BCL Industries aims to increase our ethanol capacity to 850 KLP

In a recent analyst and investors conference call discussing the unaudited financial results for the first quarter ending June 30, 2024, Kushal Mittal, Joint Managing Director of BCL Industries, highlighted the company’s advancements and future strategies.

With 40 years of experience in grains procurement and processing, BCL operates one of India’s largest grain-based distilleries. Last quarter, the company successfully launched a new 100 KLPD ethanol plant at Svaksha in Kharagpur, raising its total distillery capacity to 700 KLPD. The new facility is functioning efficiently, and the company expects it to achieve full capacity utilization in the current quarter.

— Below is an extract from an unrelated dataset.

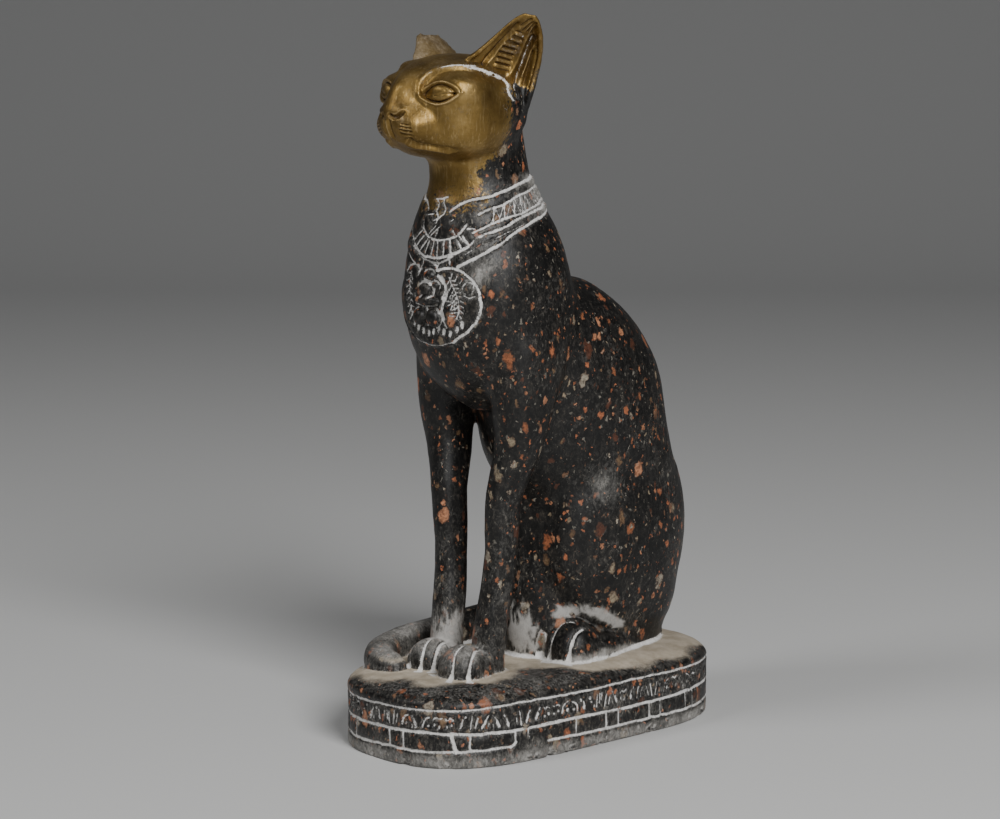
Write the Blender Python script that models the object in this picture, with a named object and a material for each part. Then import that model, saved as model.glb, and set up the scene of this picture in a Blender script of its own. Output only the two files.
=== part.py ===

BCL primarily uses maize for ethanol and ENA production and is among the pioneers in this approach in India. The strong maize harvest from Bihar this quarter has improved margins in this segment. Building on its expertise in maize processing and oil extraction, BCL is expanding into the biodiesel sector. With the government’s focus on biofuels, including the Ethanol Blending Program and the goal of 5% biodiesel blending by 2030, BCL is positioned to take advantage of these opportunities.

During the call, Mittal shared that the company has made notable progress on establishing a 75 KLPD biodiesel plant in Bathinda. All necessary statutory clearances have been obtained, major orders are confirmed, and civil work is underway. This new plant will facilitate complete backward and forward vertical integration, enhancing the value of its maize-based ethanol production. The plant will use technical maize oil from its maize as the primary raw material, further boosting operational efficiency and production capabilities.

Mittal stated, “With India’s biofuel demand projected to triple, BCL is poised for substantial growth. We are expanding in both the ethanol and biodiesel markets, aiming to increase our ethanol capacity to 850 KLPD over the next year.”

The company reported strong financial performance this quarter, with total revenue reaching ₹660 crores, a 47.3% year-on-year increase. EBITDA stood at ₹57 crores, reflecting an EBITDA margin of 8.48%, up by 36% from the previous year. PAT was ₹25 crores compared to ₹20 crores in FY ’24, with a PAT margin of 3.79%.